Скоро возвращение в Россию. Наконец-то пришло разрешение из Академии художеств.

Мастерская казалась настоящим казематом. Появились деньги, и можно немного и развлечься, вспомнить о своих молодых годах. Не все же в трудах время проводить. С юмором сообщает он другу: «…я в последнее время сделался совершенно негодный мальчишка, решительно ничего не работаю, а шляюсь и мотаю деньги с хорошенькими девочками. Весна, да и какая здесь весна, просто из рук вон хороша».

А какова она в России! Скорее, скорее домой. Он намеревался недолго пробыть в Петербурге и уехать скорей в Елабугу.

Глава восьмаяВОЗВРАЩЕНИЕ

Июль. Жара. В воздухе ни звука. В лугах ворошили сено. Поблескивала вода в реке.

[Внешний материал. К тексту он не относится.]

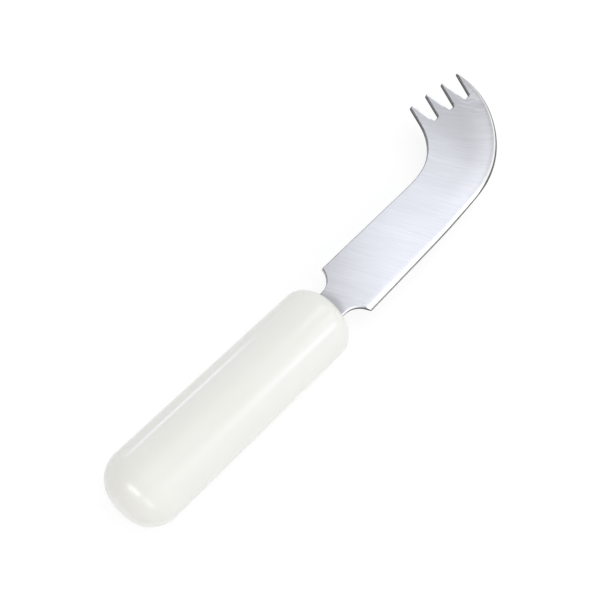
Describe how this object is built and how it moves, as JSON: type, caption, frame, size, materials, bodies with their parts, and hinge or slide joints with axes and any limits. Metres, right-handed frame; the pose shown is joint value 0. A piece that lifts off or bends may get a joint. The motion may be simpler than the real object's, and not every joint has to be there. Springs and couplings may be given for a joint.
{
  "type": "rocker knife",
  "caption": "Hook-tipped rocker knife with fork tines at its end, ground along its outer curve, on a thick round plastic handle moulded on its tang.",
  "frame": {"origin": "middle of the handle, on the handle's own axis", "axes": "+X along the handle from the butt to the tines, +Y towards the spine side that the hook bends to, +Z square to the blade"},
  "size_m": [0.2026, 0.0469, 0.0254],
  "materials": {
    "blade": "fine brushed streaks across the blade, with a bright ground bevel",
    "handle": "glossy off-white moulded plastic"
  },
  "bodies": {
    "root": {"blade": "blade", "handle": "handle"}
  },
  "joints": []
}
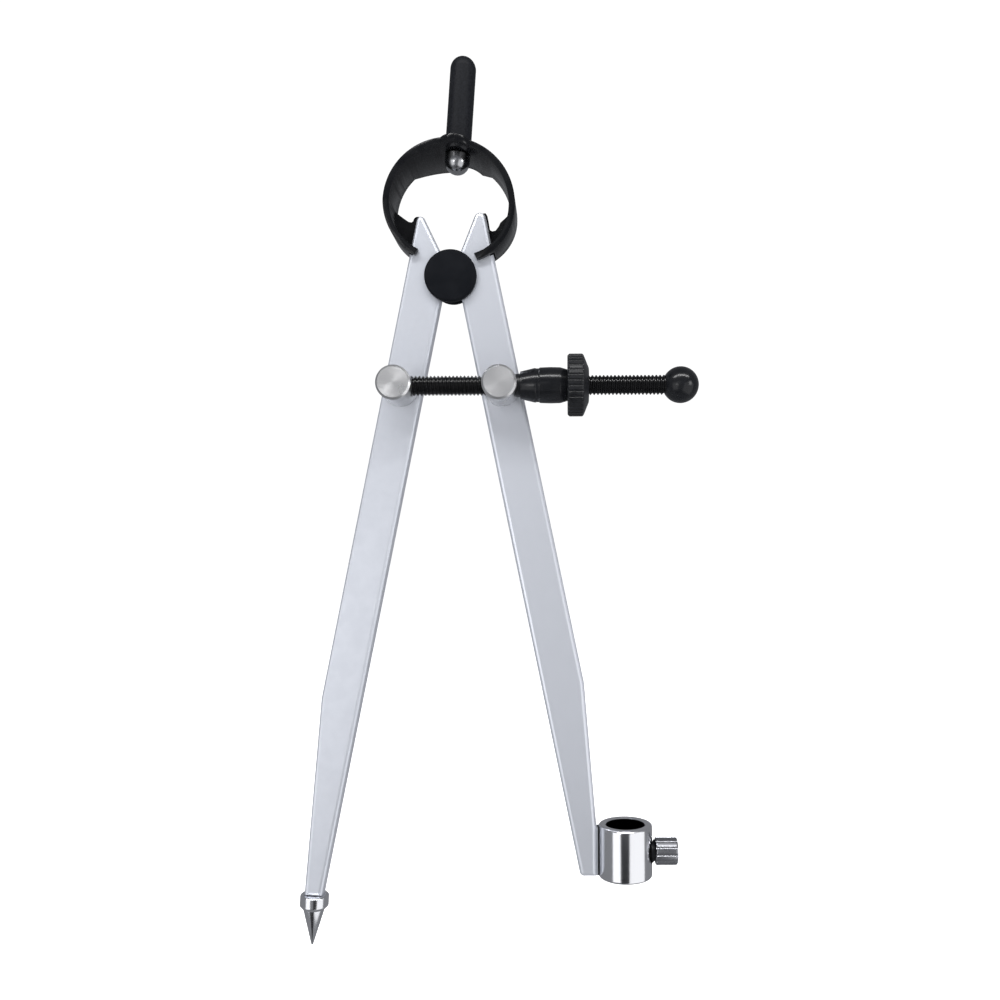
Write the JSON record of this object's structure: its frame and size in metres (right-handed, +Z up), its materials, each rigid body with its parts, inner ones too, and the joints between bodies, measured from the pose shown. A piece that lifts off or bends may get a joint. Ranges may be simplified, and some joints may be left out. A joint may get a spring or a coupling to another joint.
{
  "type": "spring divider",
  "caption": "Spring divider with two steel legs on a roller pivot under a round bow spring, a quick nut on an adjusting screw, a fixed scribing point and a clamp tube for a pencil.",
  "frame": {"origin": "The tip of the scribing point, in the middle plane of the two legs.", "axes": "+Z points up, from the tip to the handle, along the line midway between the two legs. +X points to the viewer's right, along the adjusting screw from the left post to the ball. +Y points away from the viewer, along the pivot."},
  "size_m": [0.0874, 0.0237, 0.1956],
  "materials": {
    "satin_nickel": "satin nickel plate",
    "satin_black": "satin black",
    "black_oxide": "black oxide",
    "gloss_black": "gloss black",
    "black_steel": "semi-gloss black",
    "turned_steel": "turned, bright",
    "chrome": "polished"
  },
  "bodies": {
    "frame": {"fulcrum_cap": "satin_black", "fulcrum_roller": "satin_black", "bow_spring": "black_oxide", "handle_stem": "black_oxide", "stem_nut": "gloss_black"},
    "left_arm": {"left_leg": "satin_nickel", "scribing_point": "chrome", "point_collar": "chrome"},
    "right_arm": {"right_leg": "satin_nickel", "pencil_tube": "chrome"},
    "left_swivel": {"left_post": "turned_steel", "left_post_washer": "turned_steel", "adjusting_screw": "black_oxide", "ball_knob": "gloss_black"},
    "right_swivel": {"right_post": "turned_steel", "right_post_washer": "turned_steel"},
    "quick_nut": {"nut_wheel": "black_steel", "nut_sleeve": "gloss_black", "front_half_nut": "black_steel", "rear_half_nut": "black_steel", "jaw_ring": "turned_steel"},
    "clamp": {"clamp_screw": "chrome"}
  },
  "joints": [
    {"name": "left_leg_pivot", "type": "hinge", "parent": "frame", "child": "left_arm", "pos_m": [0.03148, 0, 0.14655], "axis": [0, 1, 0], "range_deg": [-11, 19], "deforming": ["bow_spring"]},
    {"name": "right_leg_pivot", "type": "hinge", "parent": "frame", "child": "right_arm", "pos_m": [0.03148, 0, 0.14655], "axis": [0, -1, 0], "range_deg": [-11, 19]},
    {"name": "left_post_swivel", "type": "hinge", "parent": "left_arm", "child": "left_swivel", "pos_m": [0.02044, 0, 0.12185], "axis": [0, 1, 0], "range_deg": [-19, 11]},
    {"name": "right_post_swivel", "type": "hinge", "parent": "right_arm", "child": "right_swivel", "pos_m": [0.04253, 0, 0.12185], "axis": [0, -1, 0], "range_deg": [-19, 11]},
    {"name": "nut_spin", "type": "hinge", "parent": "right_swivel", "child": "quick_nut", "pos_m": [0.05653, -0.0069, 0.12185], "axis": [1, 0, 0], "continuous": true},
    {"name": "clamp_slide", "type": "slide", "parent": "right_arm", "child": "clamp", "axis": [1, 0, 0], "range_m": [-0.00045, 0.0011]}
  ],
  "couplings": [
    {"joint": "right_leg_pivot", "follows": "left_leg_pivot", "ratio": 1},
    {"joint": "left_post_swivel", "follows": "left_leg_pivot", "ratio": -1},
    {"joint": "right_post_swivel", "follows": "left_leg_pivot", "ratio": -1}
  ]
}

Дымили пароходы.

Месяц прошел, как вернулся Иван Иванович в Россию. В Петербурге, в Академии художеств, получил свидетельство для занятий «ландшафтной живописью с натуры по разным губерниям России» и поспешил в Елабугу, остановившись по дороге в Москве, у Борникова, рассказать друзьям о заграничных приключениях. Дома расспросам не было конца, но через несколько дней волнения улеглись, начались будни. Мелкие домашние интересы Шишкину надоели, замечает Комарова, и он отправился в разъезды по дальним окрестностям. Начатый еще в Дюссельдорфе альбом наполнялся рисунками. В нескольких верстах от Елабуги приглянулась глухая деревушка, и он остановился в ней. Места окрест живописные. Хозяева избы приняли его за землемера и расспросами не докучали, что особо радовало Ивана Ивановича. Вернется он вечером в избу, хозяин справится из вежливости: «Много ли намерили?» Иван Иванович в ответ также вежливо: «Много, дядюшка». На том и разговор исчерпан. Чайку попьют да и спать. А чуть свет оба на ногах, за дела принимаются.

«…где-то на Каме, во время моей работы в лесу, подошел ко мне крестьянин и долго молча рассматривал мою работу, потом посмотрел мне в глаза и спросил:

— Ты чего же это тако, поштенный, тут делаешь?

— Отойди, пожалуйста, ты мне мешаешь рисовать, встань подальше и смотри сколько тебе угодно.

— Да ты чего же это, образ, что ли, делаешь?

— Не образ — видишь, что я лес рисую.

— Вот выдумал каку пустяковину, на что она тебе?.. Брось лучше.

— Зачем бросать? Вот порисую, мне деньги за нее дадут.